After spending most of the day in fruitless attempts to parley with the rebel force, Nicholas ordered a cavalry charge which slipped on the icy cobbles and retired in disorder. Eventually, at the end of the day, Nicholas ordered three artillery pieces to open fire, with devastating effect. To avoid the slaughter the rebels broke and ran. Some attempted to regroup on the frozen surface of the river Neva to the north but were targeted there by the artillery and suffered many casualties. As the ice was broken by the cannon fire, many of the dead and dying were cast into the river. After a nighttime mopping-up operation by loyal army and police units, the revolt in the north came to an end. The surviving rebels were tried and sentenced to exile in Siberia.

For the most part, the rebellion led Nicholas to turn away from the modernization program begun by Peter the Great and champion the doctrine of Orthodoxy, Autocracy, and Nationality.

Though defeated, the Decembrists did effect some change on the regime. Their dissatisfaction forced Nicholas to turn his attention inward to address the issues of the empire. To some extent, the Decembrists were in the tradition of a long line of palace revolutionaries who wanted to place their candidate on the throne, but because the Decembrists also wanted to implement classical liberalism, their revolt has been considered the beginning of a revolutionary movement. The uprising was the first open breach between the government and reformist elements of the Russian nobility, which would subsequently widen.

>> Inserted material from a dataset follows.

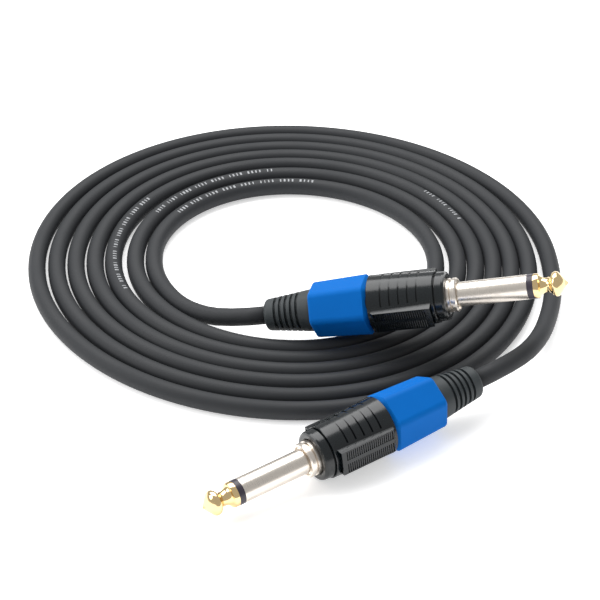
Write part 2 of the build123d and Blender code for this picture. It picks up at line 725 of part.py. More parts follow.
def corner_radii(points):
    """Largest radius for each corner of a route, with the share of the runs that its arc may use."""
    radii = []
    for before, corner, after in zip(points, points[1:], points[2:]):
        shorter = min((corner - before).length, (after - corner).length)
        half_turn = radians((corner - before).get_angle(after - corner)) / 2
        radii.append(CORNER_SHARE * shorter / tan(half_turn))
    return radii


def lead_points(plane, route, coil_quarter):
    """Corners of a free run: just inside the boot, along its route and on into the coil's end."""
    start = plane.from_local_coords(Vector(0, 0, -CABLE_START))
    meeting = Vector(*coil_point(coil_quarter), CABLE_RADIUS)
    last_corner = Vector(*route[-1])
    finish = meeting + (meeting - last_corner).normalized() * LEAD_OVERRUN
    return [start] + [Vector(*point) for point in route] + [finish]


def coil_end_plane(coil_quarter, lead_corner):
    """Upright plane across one end of the coil, facing the free run that meets it."""
    inner = Vector(*coil_point(coil_quarter, -CABLE_RADIUS), 0)
    outer = Vector(*coil_point(coil_quarter, CABLE_RADIUS), 0)
    facing = (outer - inner).cross(Vector(0, 0, 1))
    if facing.dot(Vector(*lead_corner) - inner) < 0:
        facing = -facing
    return Plane(origin=inner, z_dir=facing)


LEADS = {
    "rear_lead": ("rear_plug", REAR_LEAD_ROUTE, COIL_START),
    "front_lead": ("front_plug", FRONT_LEAD_ROUTE, COIL_END),
}

for lead_name, (plug_name, route, coil_quarter) in LEADS.items():
    points = lead_points(PLUGS[plug_name][0], route, coil_quarter)
    radii = corner_radii(points)
    with BuildPart() as lead:
        with BuildLine() as lead_path:
            FilletPolyline(*points, radius=radii)
        path_wire = lead_path.wire()
        with BuildSketch(Plane(origin=path_wire @ 0, z_dir=path_wire % 0)):
            Circle(CABLE_RADIUS)
        sweep(path=path_wire)
        section = pi * CABLE_RADIUS**2
        volume_share = lead.part.volume / (section * path_wire.length)
        split(bisect_by=coil_end_plane(coil_quarter, route[-1]), keep=Keep.TOP)
    lead.part.label = lead_name
    export_step(lead.part, f"parts/{lead_name}.step")
    print(lead_name, "radii", [round(radius, 1) for radius in radii])
    print(lead_name, "runs", [round((b - a).length, 1) for a, b in zip(points, points[1:])])
    print(
        f"{lead_name} length {path_wire.length - LEAD_OVERRUN:.1f},"
        f" volume before trimming / (section x length) {volume_share:.4f}"
    )

# ============================== printed facts for the record ==============================

steps_per_quarter = 50
coil_steps = round((COIL_END - COIL_START) * steps_per_quarter)
coil_length = 0.0
for step in range(coil_steps):
    here = coil_point(COIL_START + step / steps_per_quarter)
    there = coil_point(COIL_START + (step + 1) / steps_per_quarter)
    coil_length += hypot(there[0] - here[0], there[1] - here[1])
print(f"coil length {coil_length:.0f}, coil volume {cable_coil.part.volume:.0f}")

box = Compound(children=plug_solids).bounding_box()
print("plugs' box", [round(v, 2) for v in (*box.min, *box.max)])
for plug_name, (plane, nut_roll) in PLUGS.items():
    print(plug_name, "tip", [round(v, 3) for v in plane.origin], "axis", [round(v, 6) for v in plane.z_dir])
turns = NUT_TRAVEL / THREAD_PITCH
print(f"nut: {turns:.0f} turns over {NUT_TRAVEL} mm")
print(f"pin: full radius from station {LIP_STATION} to {SHANK_FRONT:.1f}")
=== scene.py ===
"""Looks of the instrument cable: finishes, thumb ribs, turned tips, the free cable, light and camera.

Metres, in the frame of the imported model. A plug is measured from the point of its tip: a station is
the distance back from there, and the thumb pads face sideways.
"""

import json
import logging
from abc import ABC, abstractmethod
from dataclasses import dataclass, field
from enum import Enum
from math import atan2, cos, floor, hypot, pi, radians, sin
from typing import Any, Sequence

import bmesh
import bpy
from mathutils import Matrix, Vector

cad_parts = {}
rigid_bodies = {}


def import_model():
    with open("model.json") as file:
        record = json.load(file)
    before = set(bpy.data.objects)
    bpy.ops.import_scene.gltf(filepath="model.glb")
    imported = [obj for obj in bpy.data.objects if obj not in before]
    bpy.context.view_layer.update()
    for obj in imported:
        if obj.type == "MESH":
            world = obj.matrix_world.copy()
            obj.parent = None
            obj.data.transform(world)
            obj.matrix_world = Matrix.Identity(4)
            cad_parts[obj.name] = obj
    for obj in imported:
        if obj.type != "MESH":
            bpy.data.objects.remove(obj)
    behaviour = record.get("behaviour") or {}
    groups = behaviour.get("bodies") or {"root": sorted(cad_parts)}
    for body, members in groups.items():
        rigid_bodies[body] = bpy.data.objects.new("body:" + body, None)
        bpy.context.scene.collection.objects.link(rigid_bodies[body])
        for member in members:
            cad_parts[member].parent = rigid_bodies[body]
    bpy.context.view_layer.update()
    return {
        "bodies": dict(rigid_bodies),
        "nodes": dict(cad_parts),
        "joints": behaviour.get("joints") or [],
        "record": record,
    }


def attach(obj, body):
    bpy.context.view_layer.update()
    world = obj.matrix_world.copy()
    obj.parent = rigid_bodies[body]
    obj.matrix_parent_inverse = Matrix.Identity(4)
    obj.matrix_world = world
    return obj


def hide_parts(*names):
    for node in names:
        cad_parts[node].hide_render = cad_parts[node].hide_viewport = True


LOG = logging.getLogger("instrument_cable")
MM = 0.001
MAIN_BODY = "root"

Colour = tuple[float, float, float]


def tone(red: int, green: int, blue: int) -> Colour:
    """Return a screen colour, each part from 0 to 255, as scene-linear light.

    Args:
        red: Red part.
        green: Green part.
        blue: Blue part.

    Returns:
        The three parts in linear light.
    """
    parts = [part / 255 for part in (red, green, blue)]
    return tuple(part / 12.92 if part <= 0.04045 else ((part + 0.055) / 1.055) ** 2.4 for part in parts)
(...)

Image of the Decembrist revolt in Peters Square. The image shows loyalist cavalry firing upon the rebels in the center of the square, with onlookers surrounding the fighting.
Decembrist Revolt Decembrists at the Senate Square. On December 26, 1825, Russian army officers led about 3,000 soldiers in a protest against Nicholas I’s assumption of the throne after his elder brother Constantine removed himself from the line of succession.